On Greece, Yellen and the Great Wall
Anthony Peters sets up the weekend with some thoughts about Grexit and central bank moves.
It’s been a pretty topsy-turvy week again framed by the two big “Will they? Won’t they?” questions, those of course concerning Greece and the Fed.
There is a third one in the background but one which hasn’t made front page news, namely the one whether the PBOC will or won’t cut the minimum reserve requirement again this week-end or when and by how much.
I suppose that might be more of a “When will they? How much will they?”, but the central bank clearly remains keen to both stimulate the slowing economy and bring down the cost of borrowing for the panting local authorities at the same time.
The “G” word
I know it’s getting boring but here comes Greece. We “teenage scribblers”, as we were once referred to by the then British Chancellor of the Exchequer, Nigel Lawson, now all seem to be quite proud if we can get through a day without using the “G” word but the clock is ticking and it looks progressively as though there really is only a binary outcome.
The drama (for the uninitiated, Drama is in fact an ancient town in North-Eastern Greece) continues to play but yesterday EU President, Donald Tusk, threw all diplomatic niceties out of the window by instructing Prime Minister Tsipras in no uncertain terms, pardon the use of City parlance, to either piss or to get off the pot.
This followed the IMF’s negotiating team walking out of talks citing “major differences in most key areas”. Technically, it’s not game over, for the EU could, theoretically at least, stand in and provide Greece with the €9 billion which the IMF has held back.
The IMF spokesman went on: “there has been no progress in narrowing these differences recently, and thus we are well away from an agreement”. This shouldn’t really come as hugely surprising news to the keen observer of the situation but it is the first time that we have seen the creditors really bang the table. The cry was a very clear “Shape up or ship out”, with a sub-text that shipping out is now an option which the lenders are no longer afraid of.

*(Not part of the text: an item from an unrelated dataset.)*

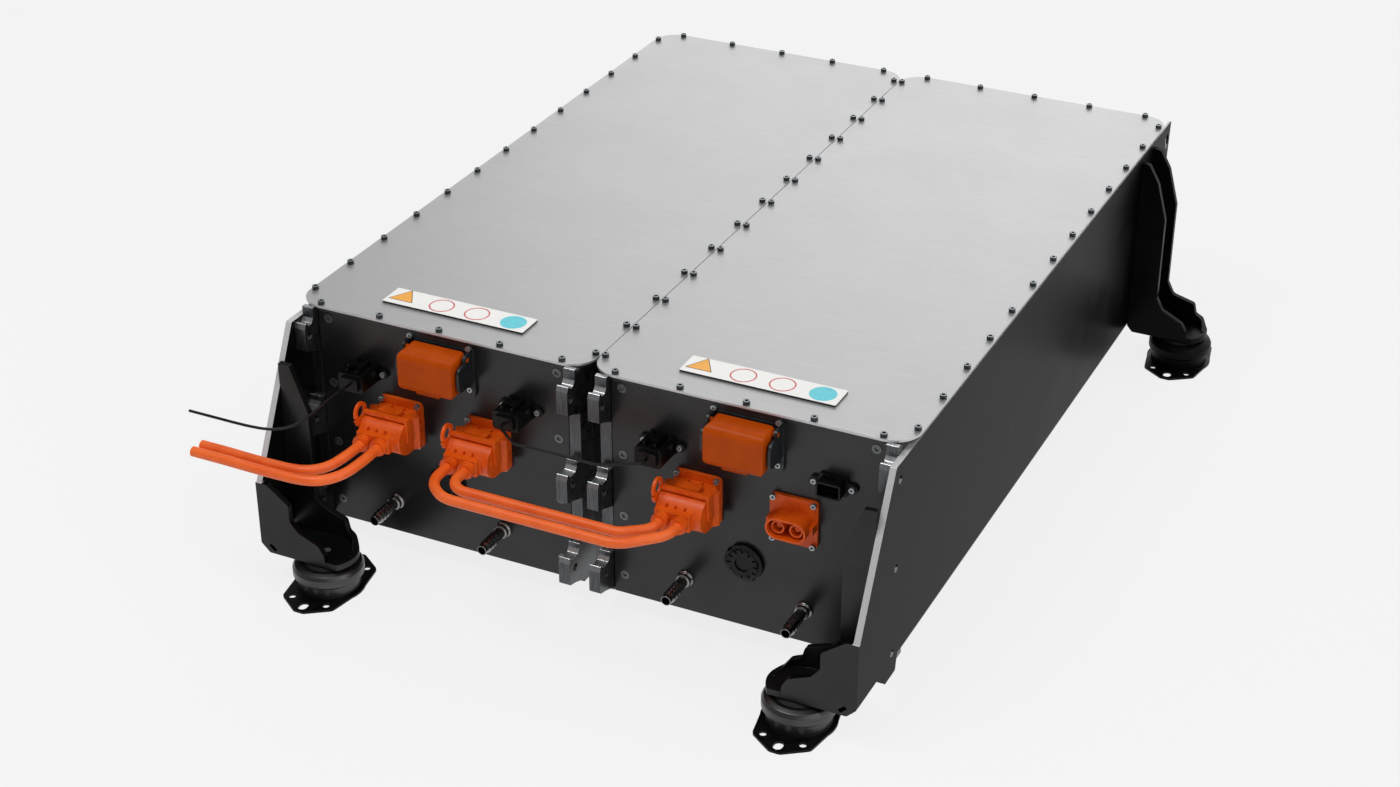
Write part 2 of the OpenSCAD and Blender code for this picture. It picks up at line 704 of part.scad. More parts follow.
function waist_pts() = let(b = hv_t + 0.5, m = plug_half) [[-27.5, b, 0], [-27.5, b + 7.5, 2],
    [-33, b + 9.5, 3], [-plug_wide, b + 12, 3], [-plug_wide, b + 15, 3], [-m, b + 20, 4],
    [-m, lever_d + body_r, 2], [m, lever_d + body_r, 2],
    [m, b + 20, 4], [plug_wide, b + 15, 3], [plug_wide, b + 12, 3], [33, b + 9.5, 3],
    [27.5, b + 7.5, 2], [27.5, b, 0]];
function nose_pts() = [[-plug_half, lever_d, 0], [-plug_half, lever_d + 13, 3],
    [tube_x - tube_pitch / 2 - tube_d / 2 - 1, nose_end - 6, 2],
    [tube_x - tube_pitch / 2 - tube_d / 2 - 1, nose_end, 2],
    [tube_x + tube_pitch / 2 + tube_d / 2 + 1, nose_end, 2],
    [tube_x + tube_pitch / 2 + tube_d / 2 + 1, nose_end - 8, 2],
    [plug_half, lever_d + 12, 3], [plug_half, lever_d, 0]];

// Plan outline (x, reach) raised to a height h centred on the contact line
module plan(h) {
    rotate([90, 0, 0]) mirror([0, 0, 1]) translate([0, 0, -h / 2]) linear_extrude(h) children();
}

module power_plug_body() {
    difference() {
        union() {
            intersection() {
                plan(plug_h) polygon(soft(waist_pts()));
                union() {
                    translate([-50, -body_r, 0]) cube([100, plug_h, lever_d]);
                    translate([-50, 0, lever_d]) rotate([0, 90, 0]) cylinder(r = body_r, h = 100, $fn = 64);
                }
            }
            plan(nose_h) polygon(soft(nose_pts()));
            translate([0, body_r + pad_h / 2 - 1, 0]) plan(pad_h + 2)
                polygon(soft([[-15, 20.5, 2], [-15, lever_d - 1, 3], [15, lever_d - 1, 3], [15, 20.5, 2]]));
            for (i = [-1, 1]) {
                translate([i * 9 - 1.5, body_r, 10]) cube([3, 3.5, lever_d - 12]);
                translate([i > 0 ? plug_half - 1 : -plug_half - arm_t - 0.8, 0, lever_d])
                    rotate([0, 90, 0]) cylinder(d = 8, h = arm_t + 1.8);
                translate([tube_x + i * tube_pitch / 2, 0, nose_end - 4])
                    cylinder(d = tube_d, h = tube_reach - nose_end + 4);
                translate([tube_x + i * tube_pitch / 2, 0, tube_reach - 7])
                    cylinder(d = tube_d + 2, h = 4);
            }
        }
        translate([0, 0, hv_t]) linear_extrude(hv_reach - hv_t + plug_gap + 0.5)
            racetrack(hv_r + plug_gap, hv_pitch);
        translate([-hv_pitch / 2 - hv_r - 4.5, -5.5, hv_t]) cube([hv_pitch + 2 * hv_r + 9, 11, 14]);
        for (i = [-1, 1], j = [0, 1]) translate([tube_x + i * tube_pitch / 2 * j, nose_h / 2 - 2, lever_d + 19])
            rotate([-90, 0, 0]) cylinder(d = 4, h = 5, $fn = 24);
    }
}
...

Tusk put it quite clearly during a press breifing when he said “There is no more time for gambling….The day is coming, I am afraid, that someone says the game is over.”
I’m beginning to suspect that a Grexit might easily have risk markets rally rather than retreat simply on the relief that clarity has returned to markets and, let’s not forget, Greece is a tiny economy and its inclusion or exclusion from the wider world will ultimately be neither here nor there with its GDP of less than half of that of Bavaria.
The Great Wall
If we were to lose Greece and were it to disappear from the headlines, what would be the next big thing to focus on? Simon Ballard of Bloomberg News put it quite succinctly when he remarked that “We’ve hidden reality behind a wall of low interest rates”. How big this wall is and what is behind it might not become clear until the Fed makes its move. A large part of this week’s up and down has been driven by the debate as to whether September is now the front runner for that initial shift towards a normalisation of interest rates in the US and subsequently across the globe or whether the IMF’s plea to hold back until next year will take root in the minds of the FOMC members individually and then in the Committee as a whole.
I can’t think of the FOMC, as a collective, ever having voted against the opinion of the Chair even if there is occasional dissent. Janet Yellen has remained coy – I still believe that her decision to skip Jackson Hole is aimed at avoiding too much questioning in public so shortly before the September 17th FOMC meeting – and she is faced with doing what she’s paid to do which is to set and implement monetary policy appropriate to the US economy or, alternatively, to play God to the rest of the world.
She is reputedly an instinctive dove. She can, however, not risk being held up by her detractors in Congress as being the Fed Chair who chose not to act first and foremost in the interest of the American economy in order to assuage foreign competitors. In other words, my guess is that the more vocal the IMF and the World Bank become, the more likely they are to push Yellen into backing the September move. And, as noted, whatever the Chair wants, the Chair gets.
Back in Beijing
Back in China, there is unanimity with respect to an impending easing of credit conditions but there is disagreement as to when. This week-end could be a good time for the PBOC to push through its third easing of the year.
I was charmed to see a Moody’s report which notes progress on reform and rebalancing within the economic edifice but which cites the tail risks from a correction in property or stock markets and from rapid and ill-prepared capital account liberalization. That looks like a pretty thick and rather long tail to me.
Overall, the global economic picture isn’t bad but there are eddies in the stream. Should they coincide and should we end up with the perfect storm, there could be a disaster.
If they don’t coincide, however, we might be able to rumble on for a number of years without Armageddon. One thing at a time; Greece first.
Alas, it is that time of the week again. All that remains is for me to wish you and yours a happy and peaceful week-end. The Grass Court season has begun; Henley is nearly upon us; the Aussies are coming to play for the Ashes; in September we have the rugby World Cup… and I’m supposed to worry about Greece and the FOMC. Ged’ oud’a town!